12. Mountain stew of Cantabria
Cocido montañés is a traditional dish of the northern region of Cantabria. People made this stew to keep themselves warm and fight against the wet climate of the mountains. For this reason, it is mostly eaten in the winter as a lunch. Besides beans, the main ingredients are all pork: bacon, chorizo, blood and ribs.
13. Pringá of Andalusia
This very meaty dish is a slow-cooked meal full of different types of meat—usually beef or pork, chorizo, a cured blood sausage, and fat. After being cooked for many hours, the meat starts to fall apart. A piece of bread is then used to pull the meat apart. The goal is to sweep up a little bit of everything into one bite.
Pringá is served either on its own with bread, in the bread as a tapa or sandwich, or as an addition to salmorejo or another type of soup.
Tip: Andalusia is the destination for spectacular Moorish architecture, endless beaches and friendly people.
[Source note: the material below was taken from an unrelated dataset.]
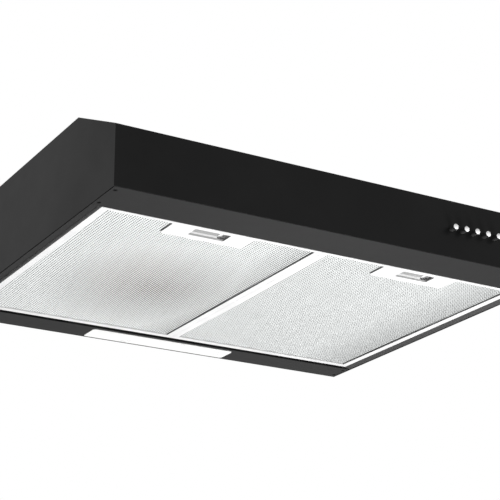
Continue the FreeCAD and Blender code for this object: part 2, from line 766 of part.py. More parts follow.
def make_scroll(mirror):
    """Curved wall and floor, with a lipped eye where air enters from below."""
    low, high, wall = val("scroll_floor"), val("scroll_top_z"), val("steel")
    eye = val("eye_radius")
    inside = volute_plug(low + wall, high, mirror, inset=wall, reach=1)
    shell = volute_plug(low, high, mirror).cut(inside)
    lip = upright(eye + wall, low, low + val("eye_lip"), mirror)
    return shell.fuse(lip).cut(upright(eye, low - 1, low + val("eye_lip") + 1, mirror))


def make_cover(mirror):
    low, high = val("scroll_top_z"), val("scroll_top_z+steel")
    plate = volute_plug(low, high, mirror)
    return plate.cut(upright(val("shaft_radius+cover_clear"), low - 1, high + 1, mirror))


def make_wheel(mirror):
    """Squirrel-cage wheel: back plate, hub, a ring of blades and a stiffening ring below."""
    top_z = val("scroll_top_z-wheel_drop")
    plate = val("wheel_plate")
    blade_low = val("scroll_floor+eye_lip+2")
    outer, depth, thick = val("wheel_radius"), val("blade_depth"), val("blade_thick")
    wheel = upright(outer, top_z - plate, top_z, mirror)
    wheel = wheel.fuse(upright(val("shaft_radius*2.5"), top_z - val("hub_long"), top_z, mirror))
    ring = upright(outer, blade_low, blade_low + 3 * plate, mirror)
    ring = ring.cut(upright(outer - 3 * plate, blade_low - 1, top_z, mirror))
    blades = []
    for i in range(int(val("blade_count"))):
        blade = Part.makeBox(depth - plate, thick, top_z - plate / 2 - blade_low,
                             FreeCAD.Vector(0, -thick / 2, blade_low))
        blade.rotate(FreeCAD.Vector(0, 0, 0), FreeCAD.Vector(0, 0, 1), mirror * val("blade_angle"))
        blade.translate(FreeCAD.Vector(outer - depth, 0, 0))
        blade.rotate(FreeCAD.Vector(0, 0, 0), FreeCAD.Vector(0, 0, 1), i * 360 / val("blade_count"))
        blade.translate(FreeCAD.Vector(-mirror * val("blower_x"), val("blower_y"), 0))
        blades.append(blade)
    wheel = wheel.fuse([ring] + blades)
    bore = upright(val("shaft_radius"), top_z - val("hub_long") - 1, top_z + 1, mirror)
    return wheel.cut(bore)


for side, sign in SIDES:
    mirror = 1 if sign == "-" else -1
    centre_x = "%sblower_x" % sign
    shaped("blower_scroll_" + side, lambda: make_scroll(mirror))
    shaped("scroll_cover_" + side, lambda: make_cover(mirror))
    shaped("impeller_" + side, lambda: make_wheel(mirror))

    motor = new_body("motor_" + side)
    pad(motor, "XY", "scroll_top_z+steel", "scroll_top_z+steel+motor_high",
        circle(centre_x, "blower_y", "motor_radius"))
    pad(motor, "XY", "scroll_top_z+steel", "scroll_top_z+3*steel",
        circle(centre_x, "blower_y", "motor_radius+motor_flange"))
    cut(motor, "XY", "scroll_top_z+steel", "scroll_top_z+steel+motor_high*motor_bore_share",
        circle(centre_x, "blower_y", "shaft_radius+shaft_clear"))
    keep("motor_shaft_" + side,
         rod("motor_shaft", "Z", "shaft_radius", "scroll_top_z-wheel_drop-hub_long-2*steel",
             "scroll_top_z+motor_high*motor_bore_share", centre_x, "blower_y"))

    grille = new_body("inlet_grille_" + side)
    rings = []
    for share in (1, 0.68, 0.36):
        ring = "(eye_radius+grille_thick)*%g" % share
        rings.append(circle(centre_x, "blower_y", ring))
        rings.append(circle(centre_x, "blower_y", ring + "-grille_rib"))
    pad(grille, "XY", "scroll_floor-grille_thick", "scroll_floor", *rings)
    for half_x, half_y in (("eye_radius", "grille_spoke"), ("grille_spoke", "eye_radius")):
        pad(grille, "XY", "scroll_floor-grille_thick", "scroll_floor-grille_thick/4",
            rect("%s-%s" % (centre_x, half_x), "%s+%s" % (centre_x, half_x),
                 "blower_y-" + half_y, "blower_y+" + half_y))

    hangers = [rod("hanger", "Z", "hanger_radius", "scroll_top_z+steel", "-steel",
                   "%s+hanger_circle*cos(%d)" % (centre_x, turn),
                   "blower_y+hanger_circle*sin(%d)" % turn) for turn in (30, 150, 270)]
    keep("hangers_" + side, group("hangers", *hangers))

# ---------------------------------------------------------------- exhaust

chest = new_body("exhaust_box")
pad(chest, "XY", "scroll_floor", "-steel", rect("-box_half", "box_half", "box_front", "box_front+box_deep"))
cut(chest, "XY", "scroll_floor+steel", "-steel",
    rect("-box_half+steel", "box_half-steel", "box_front+steel", "box_front+box_deep-steel"))
cut(chest, "YZ", "-box_half", "box_half",
    rect("mouth_low_y", "mouth_high_y", "scroll_floor+steel", "scroll_top_z"))

collar = new_body("exhaust_collar")
pad(collar, "XY", "0", "collar_wall", circle("0", "collar_y", "collar_radius+collar_flange"),
    circle("0", "collar_y", "collar_bore"))
pad(collar, "XY", "0", "collar_high", circle("0", "collar_y", "collar_radius"),
    circle("0", "collar_y", "collar_bore"))
seat_top = "damper_level-seat_gap"
seat = new_body("damper_seat")
pad(seat, "XY", seat_top + "-seat_thick", seat_top, circle("0", "collar_y", "collar_bore"),
    circle("0", "collar_y", "seat_bore"))
for holed in (collar, seat):
    cut(holed, "XZ", "collar_y-collar_radius-1", "collar_y+collar_radius+1",
        circle("0", "rod_z", "rod_radius"))
keep("damper_rod", rod("damper_rod", "Y", "rod_radius", "collar_y-collar_radius+screw_clear",
                       "collar_y+collar_radius-screw_clear", "0", "rod_z"))

screw_spots = [("%scollar_screw_circle*sin(45)" % sx, "collar_y%scollar_screw_circle*cos(45)" % sy)
               for sx in "-+" for sy in "-+"]
collar_screws = [fuse("collar_screw",
                      rod("collar_screw_head", "Z", "collar_screw_head", "collar_wall",
                          "collar_wall+collar_head_high", x, y),
                      rod("collar_screw_shank", "Z", "rail_screw", "-collar_screw_long",
                          "collar_wall+collar_head_high/2", x, y))
                 for x, y in screw_spots]
keep("collar_screws", group("collar_screws", *collar_screws))
for holed, low, high in ((top, "-steel", "0"), (collar, "0", "collar_wall")):
    cut(holed, "XY", low, high, *[circle(x, y, "rail_screw+screw_clear") for x, y in screw_spots])

# Each flap covers half the duct and turns up on two knuckles of its own; the other flap's
# knuckles lie between and beside them.
for place, (side, sign) in enumerate(SIDES):
    near = "knuckle_first+%d*(knuckle_long+knuckle_gap)" % place
    flap = new_body("damper_flap_" + side)
    root = "(knuckle_radius+housing_wall/2)"
    limit = "collar_bore-flap_gap"
    pad(flap, "XY", "damper_level", "damper_level+flap_thick", circle("0", "collar_y", limit))
    cut(flap, "XY", "damper_level", "damper_level+flap_thick",
        poly(*[("%s(%s)" % (sign, x), y) for x, y in
               ((root, "collar_y-collar_radius"), (root, "collar_y+collar_radius"),
                ("-collar_radius", "collar_y+collar_radius"),
                ("-collar_radius", "collar_y-collar_radius"))]))
    for end in "-+":
        ys = sorted(("collar_y%s(%s)" % (end, near),
                     "collar_y%s(%s+knuckle_long)" % (end, near)), key=val)
        pad(flap, "XY", "damper_level", "damper_level+flap_thick",
            poly(*[("%s(%s)" % (sign, x), y) for x, y in
                   (("rod_radius", ys[0]), (root + "+1", ys[0]), (root + "+1", ys[1]),
                    ("rod_radius", ys[1]))]))
        pad(flap, "XZ", ys[0], ys[1], circle("0", "rod_z", "knuckle_radius"))
    cut(flap, "XZ", "collar_y-collar_bore", "collar_y+collar_bore",
        circle("0", "rod_z", "rod_radius+rod_clear"))

# ---------------------------------------------------------------- electrics



def junction_outline(inset, corner):
    """The box's square outline, moved in from its outer face."""
    half = "(junction_side/2-(%s))" % inset
    return rounded("junction_x-" + half, "junction_x+" + half, "junction_y-" + half,
                   "junction_y+" + half, corner)


case = new_body("junction_box")
pad(case, "XY", "box_low_z", "-steel", junction_outline("0", "junction_corner"))
cut(case, "XY", "box_low_z", "-steel-housing_wall",
    junction_outline("housing_wall", "junction_corner-1"))
cut(case, "XY", "-steel-housing_wall", "-steel",
    circle("junction_x", "junction_y", "gland_neck+screw_clear"))
lid = new_body("junction_lid")
pad(lid, "XY", "box_low_z-lid_thick", "box_low_z", junction_outline("0", "junction_corner"))
pad(lid, "XY", "box_low_z", "box_low_z+lid_lip",
    junction_outline("housing_wall+seam", "junction_corner-1"))
nut_top = "-steel-housing_wall"
gland_solid = fuse("gland_solid",
                   rod("gland_head", "Z", "gland_radius", "0", "gland_high",
                       "junction_x", "junction_y"),
                   rod("gland_neck_rod", "Z", "gland_neck", "-gland_high", "gland_high/2",
                       "junction_x", "junction_y"),
                   rod("gland_nut", "Z", "gland_radius+1", nut_top + "-gland_nut_high", nut_top,
                       "junction_x", "junction_y"))
keep("cable_gland", minus("cable_gland", gland_solid,
                          rod("gland_hole", "Z", "gland_bore", "-gland_high-1", "gland_high+1",
                              "junction_x", "junction_y")))
can_z = "-steel-capacitor_radius-clip_wall"
can_x = "-box_half-capacitor_offset"
can = rod("capacitor_can", "X", "capacitor_radius", can_x + "-capacitor_long", can_x,
          "junction_y", can_z)
clip = block("capacitor_clip", can_x + "-capacitor_long/2-clip_width/2",
             can_x + "-capacitor_long/2+clip_width/2",
             "junction_y-capacitor_radius-clip_wall", "junction_y+capacitor_radius+clip_wall",
             can_z + "-2*clip_wall", "-steel")
keep("capacitor", fuse("capacitor", can, clip))

# ---------------------------------------------------------------- output

doc.recompute()
for obj in doc.Objects:
    if "Invalid" in obj.State or "Error" in obj.State:
        raise RuntimeError("%s is in state %s" % (obj.Name, obj.State))
    if obj.TypeId == "PartDesign::Pocket":
        removed = obj.BaseFeature.Shape.Volume - obj.Shape.Volume
        if removed < 0.01:
            raise RuntimeError("%s removes nothing" % obj.Name)
os.makedirs("parts", exist_ok=True)
for name, obj in nodes.items():
    if obj.Shape.isNull() or not obj.Shape.isValid():
        raise RuntimeError("%s has no valid shape" % name)
    obj.Shape.exportStep("parts/%s.step" % name)
print("%d parts written" % len(nodes))
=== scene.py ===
import math

import bmesh
import bpy
from mathutils import Matrix, Vector


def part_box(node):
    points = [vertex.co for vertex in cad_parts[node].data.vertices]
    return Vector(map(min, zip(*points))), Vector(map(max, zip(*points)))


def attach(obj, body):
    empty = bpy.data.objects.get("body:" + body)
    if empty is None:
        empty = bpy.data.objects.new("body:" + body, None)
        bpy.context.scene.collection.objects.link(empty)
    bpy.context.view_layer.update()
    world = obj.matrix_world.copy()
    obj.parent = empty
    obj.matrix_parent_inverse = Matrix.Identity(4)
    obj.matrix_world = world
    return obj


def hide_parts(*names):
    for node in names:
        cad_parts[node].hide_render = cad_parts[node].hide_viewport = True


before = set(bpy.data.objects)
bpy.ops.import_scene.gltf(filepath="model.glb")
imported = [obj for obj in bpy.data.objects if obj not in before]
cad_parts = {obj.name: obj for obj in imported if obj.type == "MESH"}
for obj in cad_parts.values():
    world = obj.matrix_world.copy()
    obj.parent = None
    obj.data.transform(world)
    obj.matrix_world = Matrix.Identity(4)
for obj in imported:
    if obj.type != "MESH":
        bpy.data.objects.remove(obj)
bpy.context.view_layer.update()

MM = 0.001


# ---------------------------------------------------------------- camera

def place_camera():
    """A long lens below the hood's front left corner, looking up and to the right."""
    data = bpy.data.cameras.new("camera")
    data.sensor_width = 36.0
    data.lens = 115.96
    data.clip_start = 0.05
    data.clip_end = 50.0
    camera = bpy.data.objects.new("camera", data)
    bpy.context.collection.objects.link(camera)
    yaw, pitch, roll = math.radians(30.35), math.radians(20.34), math.radians(-0.156)
    camera.location = Vector((-963.2, -1714.1, -767.0)) * MM
    turn = (Matrix.Rotation(-yaw, 4, "Z") @ Matrix.Rotation(math.pi / 2 + pitch, 4, "X")
            @ Matrix.Rotation(roll, 4, "Z"))
    camera.rotation_euler = turn.to_euler()
    bpy.context.scene.camera = camera


place_camera()


# ---------------------------------------------------------------- materials

# the colour sockets of a Mix node: two in, one out
MIX_FIRST, MIX_SECOND, MIX_OUT = 6, 7, 2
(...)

Book some of the best hotels in Andalusia for your stay and make a road trip of it!
14. Garlic soup of Castile and León
Just like many other dishes mentioned on this list, the traditional garlic soup—sopa de ajo—used to be the food of peasants. Made of garlic, chicken stock, bread, cayenne pepper, sweet paprika, sherry and saffron, this delight would warm up any shepherd on a cold night. Oftentimes, egg whites are also added to this garlic soup.
15. Fried lemon leaves of Murcia
Yes, you read that right—lemon leaves. Paparajotes are made as a dessert that is typical in Murcia and is even considered one of the wonders of Spanish cuisine. Once again it used to be a peasant dish, cheap and easy to make.
I wanted to mention something traditional that is made from fruit, since the small region is an important fruit and vegetable exporter. It has 12% of the world’s lemon exports under its little belt!
Paparajotes are made by frying lemon leaves covered in a dough made out of eggs and flour. They are then sprinkled with sugar and cinnamon. Doesn’t it sound delicious?
16. Tumbet of the Balearic Islands
Think of it as the ratatouille of Mallorca. Tumbet consists of sliced potatoes, red bell peppers and eggplant, all fried in olive oil. The whole thing is topped with tomatoes with parsley and garlic.
You will find this traditional Spanish food in all the local restaurants on Mallorca. It is often served as a side dish to meat or fish, but can be eaten on its own as well. It’s just that the Spanish don’t consider something without meat a full meal.
And the list could go on. Sure, I could write another post or three about the best Spanish food out there, but since the best way to learn is by experiencing—go! Travel through Spain and try out all the stews and tapas and fried fish for yourself. Spain is the country to do a food tour in, not just because you’ll eat well, but because food has such a strong connection with the Spanish way of life.